- Born: May 1, 1948 Yemen
- Died: August 12, 2017 (aged 69)
- Occupation: Imam
- Known for: Alleged financing of terrorism

= Mohammed Ali Hassan Al-Moayad =

Sheik Mohammed Ali Hassan Al-Moayad (محمد علي حسن المؤيد; May 1, 1948 – August 12, 2017) was a Yemeni cleric who was convicted in 2005 on U.S. federal charges of conspiring to provide material support and resources to Hamas and Al-Qaeda. His conviction was overturned in the Court of Appeals in 2008. He then pleaded guilty to conspiring to raise money for Hamas, was sentenced to time served, and deported to Yemen. Prior to his arrest, he was the imam of the main mosque in Sanaa and a high-ranking member of Yemen's opposition Al-Islah party.

Al-Moayad claims that he was Osama bin Laden's spiritual advisor in the 1980s, but he says that their relationship ended after the Soviets withdrew from Afghanistan. Bin Laden reportedly issued a fatwa calling for al-Moayad's death after the cleric publicly criticized him.

In 2003, Al-Moayad traveled to Germany to meet a Federal Bureau of Investigation (FBI) informant, Mohamed Alanssi, and an FBI undercover agent posing as a wealthy former Black Panther. The FBI video-recorded al-Moayad at a Frankfurt hotel promising to funnel over $2 million to Hamas. He was then arrested by German police at the request of the FBI. Al-Moayad's assistant Mohammed Mohsen Yahya Zayed was also arrested. They appealed to the Federal Constitutional Court of Germany against extradition.

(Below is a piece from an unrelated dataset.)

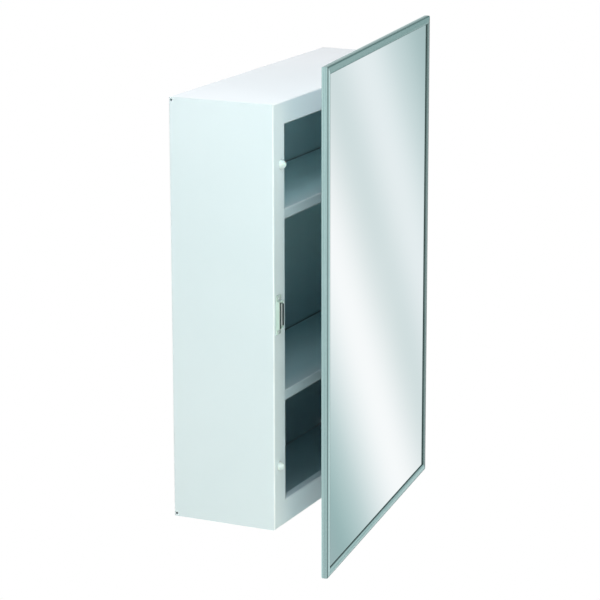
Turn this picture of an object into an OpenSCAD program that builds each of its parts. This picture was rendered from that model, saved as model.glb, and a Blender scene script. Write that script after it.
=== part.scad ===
// Wall medicine cabinet: a folded steel body with a stamped face frame, two lift-out shelves
// on slotted standards, and a mirror door in a channel frame on a continuous hinge.
// Millimetres. +X is to the right as seen from the front, +Y points into the wall, +Z is up.
// The origin is the centre of the flat back, on the surface of the wall.
// The door stands ajar by door_open. Its joint axis is the pin of the hinge.

/* [Body] */
// Width of the body
body_w = 390; // [320:1:500]
// Height of the body
body_h = 470; // [400:1:700]
// Depth of the body, from the wall to the front of the face frame
body_d = 124; // [100:1:170]
// Thickness of the body's sheet steel
sheet = 1; // [0.8:0.1:1.2]
// Outer radius of the folds in the body's sheet
fold_r = 1.8; // [1.5:0.1:3]
// Diameter of the relief hole at each rear corner
relief_d = 2.6; // [1.5:0.1:4]

/* [Face frame] */
// Width of the face below the opening and beside it
face_w = 28; // [26:0.5:45]
// Width of the face above the opening
face_top = 25; // [22:0.5:45]
// Depth of the lip that turns in round the opening
face_lip = 9; // [5:0.5:12]

/* [Wall screws] */
// Distance between the screw holes across the back
wall_pitch_x = 254; // [150:1:280]
// Distance between the screw holes up the back
wall_pitch_z = 330; // [260:1:370]
// Diameter of the screw holes
wall_hole_d = 6.5; // [4:0.1:9]

/* [Shelf standards] */
// Gap between the ends of a standard and the body's top and bottom
standard_end = 14; // [4:1:30]
// Width of a standard
standard_w = 16; // [14:0.5:20]
// How far a standard stands off the side wall
standard_out = 4; // [3.5:0.1:6]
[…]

This appeal was rejected, as the court found that the U.S. had given Germany assurances that the suspects would not face a military court or any other special tribunal. They were therefore turned over to U.S. custody, and taken to New York City to face trial. It was decided to try them at the U.S. District Court in Brooklyn, because al-Moayad was alleged to have done some of his fundraising at a Brooklyn mosque. At the time of the arrests, John Ashcroft said that al-Moayad had admitted to funding Osama bin Laden with $20 million prior to the September 11 attacks.

In 2005, al-Moayad was convicted along with Zayed of various counts of providing material support to Al Qaeda and Hamas. The judge in the case was Sterling Johnson Jr. During the trial, Mohammed Alanssi, one of the FBI informants in Germany, served as a hostile witness to the defense. The trial proceedings included viewing of the incriminating tape made by the informants.

The prosecution also presented testimony by a survivor of a 2002 bus suicide bombing in Tel Aviv. The prosecution said that this testimony was intended to show the jury that Hamas is a terrorist organization, even though the defense did not contest this. In addition, the prosecution was allowed to present testimony from Yahya Goba, a member of the Buffalo Six, despite defense objections. Goba gave testimony as to the significance of al-Moayad's name appearing on an Al-Qaeda training camp form as recommending the applicant. The form was found in Afghanistan by U.S. soldiers. Goba also described the camp's training in explosives and weapons and the visits by bin Laden. He summarized a speech bin Laden gave which talked about the importance of "performing jihad."

Judge Johnson called the video-recording "chilling," and said that al-Moayad "did provide material support, money, weapons and recruits to Hamas and al Qaeda." Al-Moayad received a 75-year sentence (15 years for each of 5 counts) and a $1.25 million fine. The conviction was hailed as a significant blow to al-Qaeda by the Bush Administration.

In October 2008, the Court of Appeals overturned the conviction, ruling that the jury had been prejudiced by inflammatory testimony about unrelated terrorism links. Specifically, the testimony of both Goba and the victim of the Palestinian attack in Tel Aviv was deemed inadmissible. The 68-page ruling was written by Circuit Judge Barrington Daniels Parker Jr. The case was turned back to the District Court, along with an unusual stipulation that the retrial must have a different judge.

In 2009, al-Moayad pleaded guilty to one count of conspiring to raise money for Hamas. He was sentenced to time served and was deported. He arrived in Yemen in August with Zayed, where they were greeted by thousands of supporters. That same day they were congratulated in person by then-President Ali Abdullah Saleh.